Nearly all of them pay rent, directly or through loan interest, in a
desperate bid to prove some kind of worthiness to themselves by somehow
convincing some other people. It does succeed, kind of, with the other
people scrambling the same way, but I am disgusted. A pretense of owning a
ridiculously expensive item, established through usury, looks like proof of
idiocy to me, a demonstration of childish confusion. I cannot see it as a
root of dignity.
Likewise the drivers license, permission, kind of, to operate a very
heavy, potentially deadly, machine at absurd speed in a mass of similar
vehicles and potential victims, all very stimulating but a basis for
dignity? It looks to me like an invitation to be a madman, a morass of
unnecessary physical danger compounded by considerable expense and the
threat of bureaucratic robbery by the police.
I have always had a profound level of self respect, even as a toddler,
and it was compromised slightly by the driver's license or the rental
address.
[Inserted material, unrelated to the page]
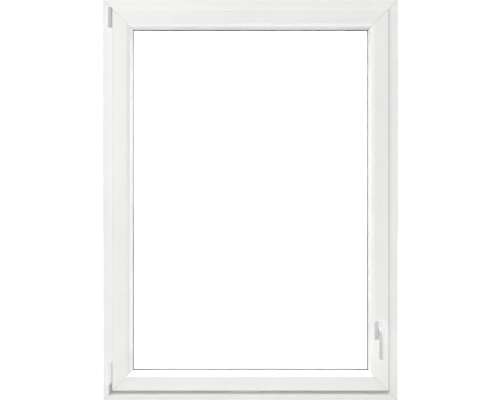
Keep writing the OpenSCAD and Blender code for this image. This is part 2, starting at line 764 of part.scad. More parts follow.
// The stay arm: an eye on the bearing pin, a leaf through the overlap gap, a bend into the rebate
// and a flat arm along the top of the sash.
module stay_arm() {
  color(steel_grey) difference() {
    at_pivot() {
      upright(knuckle_r, stay_knuckle_z);
      box_z([0, 20], [leaf_y[0] - pivot_y, leaf_y[1] - pivot_y], stay_leaf_z);
      box_z([0, 4], [3.8, leaf_y[1] - pivot_y], stay_leaf_z);
      box_z([17.5, 20], [leaf_y[0] - pivot_y, groove_y - pivot_y + 6], [stay_leaf_z[0], stay_arm_z[1]]);
      box_z([17.5, stay_len + 9], [groove_y - pivot_y - 6.5, groove_y - pivot_y + 6.5], stay_arm_z);
    }
    at_pivot() upright(pin_r + 0.06, [0, window_h]);
    translate([stay_slot_x, groove_y, 0]) upright(2.02, [stay_arm_z[0] - 1, stay_arm_z[1] + 1]);
    for (x = [120, 300]) translate([pivot_x + x, groove_y, stay_arm_z[0] - 1])
      linear_extrude(height = 5) rounded_rect(46, 6, 2.9);
  }
}
module stay_slide_pin() {
  color("silver") translate([stay_slot_x, groove_y, 0]) {
    upright(2, [stay_arm_z[0], stay_arm_z[1] + 0.8]);
    upright(2.8, [stay_arm_z[0] - 10.5, stay_arm_z[0]]);
  }
}
// The finger on the sash that the arm rests against while the sash turns.
module stay_catch() {
  color("#B9BBBD") at(HEAD, pivot_x + 200) {
    slab([-22, 22], [y_lip + 0.2, groove_y - 8], [sash_rebate - 2, sash_rebate]);
    slab([-14, 14], [groove_y - 11, groove_y - 8.6], [sash_rebate - 6, sash_rebate - 2]);
  }
}

// ---------- lower hinge: corner bearing, knuckle and corner hinge ----------

bearing_z = [45, 56];
knuckle_z = [31.7, 44.7];
barrel_z = [58.5, 142];
ear_x = [5.2, 7.6];
// The bearing's pin hangs down through the knuckle and ends in a head that carries it.
module corner_bearing() {
  color(steel_grey) {
    at_pivot() {
      upright(4.6, bearing_z);
      box_z([-4.6, 4.6], [0, y_room - pivot_y], bearing_z);
      upright(2.5, [knuckle_z[0] - 1.4, bearing_z[0]]);
      upright(3.6, [knuckle_z[0] - 1.4, knuckle_z[0] - 0.3]);
    }
    intersection() {
      bearing_tenons();
      translate([-window_w, y_room, 0]) cube([window_w, 30, window_h / 2]);
    }
  }
}
// The bearing's cap is thin, so that the barrel clears it when the turned sash leans over it.
module corner_bearing_cap() {
  color(pvc_white) flange_cover([bearing_z[0], barrel_z[1]], 0.95);
}
// The knuckle turns on the bearing's pin and carries the tilting trunnion.
module pivot_knuckle() {
  color("#77797C") at_pivot() {
    difference() {
      upright(4.7, knuckle_z);
      upright(2.56, [0, knuckle_z[1] + 1]);
    }
    translate([4.2, 0, pivot_z]) rotate([0, 90, 0]) cylinder(r = 2.4, h = ear_x[1] - 4.2);
  }
}
module corner_hinge() {
  color(steel_grey) difference() {
    at_pivot() {
      upright(5.4, barrel_z);
      box_z(ear_x, [-5, 5], [pivot_z, barrel_z[0] + 6]);
      translate([ear_x[0], 0, pivot_z]) rotate([0, 90, 0]) cylinder(r = 5, h = ear_x[1] - ear_x[0]);
      box_z([0, ear_x[1]], [-4, 4], [barrel_z[0], barrel_z[0] + 6]);
      box_z([0, 4.5], [2, leaf_y[1] - pivot_y], corner_leaf_z);
      box_z([0, sash_rebate - 27], [leaf_y[0] - pivot_y, leaf_y[1] - pivot_y], corner_leaf_z);
      box_z([sash_rebate - 29.5, sash_rebate - 27],
        [leaf_y[0] - pivot_y, groove_y - pivot_y + 9], corner_leaf_z);
    }
    at_pivot() translate([0, 0, pivot_z]) rotate([0, 90, 0]) cylinder(r = 2.46, h = 20);
    hinge_screw_holes();
  }
}
module corner_hinge_cap() {
  color(pvc_white) at_pivot() difference() {
    upright(7.3, [barrel_z[0] - 0.5, barrel_z[1] + 2]);
    upright(5.45, [0, barrel_z[1]]);
    box_z([-0.4, 10], [0, 10], [0, barrel_z[1]]);
    box_z([-0.4, 10], [-10, 10], [0, barrel_z[0] + 6.5]);
  }
}
module each_hinge_screw() {
  for (z = [76, 100, 124]) at(HINGE, z) translate([0, groove_y, 0]) children();
}
module hinge_screw_holes() {
  each_hinge_screw() screw_hole_u(sash_rebate - 2.5, 18);
}
module hinge_screws() {
  color("silver") each_hinge_screw() screw_u(sash_rebate - 2.5, 17);
}

// ---------- handle ----------

cover_t = 11;
y_cover = y_sash - cover_t;
y_grip = y_sash - handle_reach;
grip_t = 13;
neck_r = 8.5;
module at_handle() {
  translate([handle_x, 0, handle_z]) children();
}
module rosette_base() {
  color("#D0D1D2") at_handle() difference() {
    in_face([y_sash - 5, y_sash]) rounded_rect(28, rosette_h - 6.5, 5);
    rod_y(6, [y_sash - 10, y_sash + 1]);
    for (z = [-21.5, 21.5]) translate([0, 0, z]) rod_y(2.55, [y_sash - 10, y_sash + 1]);
  }
}
// The cover's section across: a narrow flat top between two long slopes that end in thin edges.
module cover_roof(wall, height) {
  half = rosette_w / 2 - wall;
  linear_extrude(height = height, center = true) polygon(rounded([
    [-half, y_sash + 1, 0], [-half, y_sash - 3.2 + wall, 1.2], [-9.5, y_cover + wall, 8],
    [9.5, y_cover + wall, 8], [half, y_sash - 3.2 + wall, 1.2], [half, y_sash + 1, 0]
  ]));
}
module rosette_cover() {
  color(pvc_white) at_handle() difference() {
    intersection() {
      cover_roof(0, rosette_h);
      union() {
        in_face([y_cover + 1.2, y_sash]) rounded_rect(rosette_w, rosette_h, 7);
        in_face([y_cover - 1, y_cover + 1.2]) rounded_rect(rosette_w - 2, rosette_h - 2, 6);
      }
    }
    cover_roof(2, rosette_h - 5);
    rod_y(neck_r + 0.3, [y_cover - 1, y_sash + 1]);
  }
}
module handle_screws() {
  color("silver") at_handle() for (z = [-21.5, 21.5]) translate([0, 0, z]) difference() {
    union() {
      rod_y(2.5, [y_sash - 5, groove_y - 1.4]);
      rod_y(4.2, [y_sash - 8, y_sash - 5]);
    }
    for (turn = [0, 90]) rotate([0, turn, 0]) slab([-2, 2], [y_sash - 9, y_sash - 6.5], [-0.5, 0.5]);
  }
}
// The lever: a round neck that turns in the base, an elbow and a flat grip with bevelled edges.
grip_w = 19;
elbow_top = 13.5;
module handle_lever() {
  neck_end = y_grip + 24;
  side = [
    [neck_end, elbow_top - 4, 0], [y_grip + 12, elbow_top, 6], [y_grip, elbow_top, 9], [y_grip, -35, 90],
    [y_grip + 13, -lever_len, 3], [y_grip + 22, -lever_len, 4], [y_grip + grip_t - 0.5, -45, 90],
    [y_grip + grip_t, -12, 8], [neck_end, -9.5, 0]
  ];
  front = [
    [-grip_w / 2, elbow_top, 7], [grip_w / 2, elbow_top, 7], [grip_w / 2, -10, 20],
    [grip_w / 2 - 0.5, -lever_len, 5], [0.5 - grip_w / 2, -lever_len, 5], [-grip_w / 2, -10, 20]
  ];
  section = [
    [-grip_w / 2, y_grip + 3.5, 1.5], [-grip_w / 2 + 4.5, y_grip, 3], [grip_w / 2 - 4.5, y_grip, 3],
    [grip_w / 2, y_grip + 3.5, 1.5], [grip_w / 2, neck_end, 0], [-grip_w / 2, neck_end, 0]
  ];
  back = [
    [-grip_w / 2, y_grip, 0], [grip_w / 2, y_grip, 0], [grip_w / 2, y_grip + grip_t - 2.5, 3],
    [4, neck_end, 0], [-4, neck_end, 0], [-grip_w / 2, y_grip + grip_t - 2.5, 3]
  ];
  color(pvc_white) at_handle() difference() {
    union() {
      intersection() {
        rotate([90, 0, 90]) linear_extrude(height = 40, center = true) polygon(rounded(side));
        translate([0, neck_end + 1, 0]) rotate([90, 0, 0])
          linear_extrude(height = 26) polygon(rounded(front, 8));
        translate([0, 0, -lever_len - 1])
          linear_extrude(height = lever_len + elbow_top + 2) polygon(rounded(section, 4));
        translate([0, 0, -lever_len - 1])
          linear_extrude(height = lever_len + elbow_top + 2) polygon(rounded(back, 4));
      }
      rod_y(neck_r, [y_grip + 8, y_sash - 5.4]);
      rod_y(5.94, [y_sash - 6, y_sash - 0.4]);
    }
    slab([-3.52, 3.52], [y_sash - 36, y_sash], [-3.52, 3.52]);
  }
}
module handle_spindle() {
  color("silver") at_handle() slab([-3.5, 3.5], [y_sash - 35, groove_y + 6.4], [-3.5, 3.5]);
}

frame_sill();
frame_lock_jamb();
frame_head();
frame_hinge_jamb();
frame_steel();
frame_gasket();
drain_caps();
sash_bottom_rail();
sash_lock_stile();
sash_top_rail();
sash_hinge_stile();
sash_steel();
sash_gasket();
bead(SILL);  // bead_bottom
bead(LOCK);  // bead_lock
bead(HEAD);  // bead_top
bead(HINGE);  // bead_hinge
glazing_gasket_room();
glazing_gasket_outer();
glass_pane_room();
glass_pane_outer();
glass_spacer();
glass_edge_seal();
setting_blocks();
gearbox_case();
drive_pinion();
faceplate_lock();
faceplate_top();
faceplate_bottom();
corner_guides();
drive_rod_lock();
drive_rod_top();
drive_rod_bottom();
cams(LOCK, lock_cams);  // cams_lock
cams(HEAD, top_cams);  // cams_top
cams(SILL, bottom_cams);  // cams_bottom
strikers(LOCK, lock_cams);  // strikers_lock
strikers(HEAD, top_cams);  // strikers_top
strikers(SILL, bottom_cams);  // strikers_bottom
tilt_keep();
striker_screws();
fitting_screws();
stay_bearing();
stay_bearing_cover();
stay_bearing_pin();
stay_arm();
stay_slide_pin();
stay_catch();
corner_bearing();
corner_bearing_cap();
pivot_knuckle();
corner_hinge();
corner_hinge_cap();
hinge_screws();
rosette_base();
rosette_cover();
handle_screws();
handle_lever();
handle_spindle();
sash_lifter();
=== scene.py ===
"""Visual model of a white PVC tilt-and-turn casement window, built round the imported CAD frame."""
import json
import math

import bmesh
import bpy
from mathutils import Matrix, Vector

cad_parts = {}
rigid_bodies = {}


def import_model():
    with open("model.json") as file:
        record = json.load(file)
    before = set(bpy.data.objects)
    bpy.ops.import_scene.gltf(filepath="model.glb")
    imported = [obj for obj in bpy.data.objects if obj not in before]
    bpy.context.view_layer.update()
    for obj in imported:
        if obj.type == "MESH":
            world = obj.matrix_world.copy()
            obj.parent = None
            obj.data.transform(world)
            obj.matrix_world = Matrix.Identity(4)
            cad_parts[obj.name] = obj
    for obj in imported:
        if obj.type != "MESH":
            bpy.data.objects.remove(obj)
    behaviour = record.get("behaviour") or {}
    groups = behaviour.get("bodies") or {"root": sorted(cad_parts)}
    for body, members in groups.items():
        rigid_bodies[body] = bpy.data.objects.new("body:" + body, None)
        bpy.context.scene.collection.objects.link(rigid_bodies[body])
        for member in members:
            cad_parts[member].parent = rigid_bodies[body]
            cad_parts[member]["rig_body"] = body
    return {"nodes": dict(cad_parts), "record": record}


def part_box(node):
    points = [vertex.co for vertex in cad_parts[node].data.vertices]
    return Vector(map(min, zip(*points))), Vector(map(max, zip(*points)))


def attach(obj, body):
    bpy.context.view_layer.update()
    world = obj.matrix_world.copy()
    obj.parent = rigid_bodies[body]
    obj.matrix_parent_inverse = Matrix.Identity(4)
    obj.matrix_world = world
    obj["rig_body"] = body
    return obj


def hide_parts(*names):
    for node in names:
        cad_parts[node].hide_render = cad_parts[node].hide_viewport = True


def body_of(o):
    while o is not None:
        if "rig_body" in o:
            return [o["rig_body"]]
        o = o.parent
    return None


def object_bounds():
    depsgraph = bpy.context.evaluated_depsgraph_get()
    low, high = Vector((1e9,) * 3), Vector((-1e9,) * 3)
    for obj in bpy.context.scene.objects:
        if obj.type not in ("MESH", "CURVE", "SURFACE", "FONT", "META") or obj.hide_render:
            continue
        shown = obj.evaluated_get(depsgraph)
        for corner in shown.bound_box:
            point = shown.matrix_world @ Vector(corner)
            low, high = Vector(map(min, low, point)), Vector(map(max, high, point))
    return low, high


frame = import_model()
cad_low, cad_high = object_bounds()
NODES = frame["nodes"]
MM = 0.001


# ---------------------------------------------------------------- materials

def new_material(name):
    """A material with a Principled shader, and a helper that adds and joins nodes in it."""
    mat = bpy.data.materials.new(name)
    mat.use_nodes = True
    tree = mat.node_tree
    tree.nodes.clear()
    shader = tree.nodes.new("ShaderNodeBsdfPrincipled")
    out = tree.nodes.new("ShaderNodeOutputMaterial")
    tree.links.new(shader.outputs["BSDF"], out.inputs["Surface"])
    return mat, tree, shader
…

My considerable success in school was an embarrassment, like
having mastered tiddly-winks in a house being wrecked by a thunderstorm. I
associate that with validation from strangers, that a rave review is a sign
that I'm an idiot in some way that I've overlooked, particularly that I've
vanquished or humiliated someone I would have liked to befriend.
I recognize a real need for my kid and everybody to establish some kind
of stable condition of real self respect, of actually not being a jerk or
an idiot, at the very least to have a clear perspective on what is success
at being human and what is a ridiculous condemnation or admiring remark
from people flailing in emotional desperation. I recognize a need to see a
barking dog or mean person as mentally ill, not a challenge of genuine
worthiness, especially if that dog or person is me.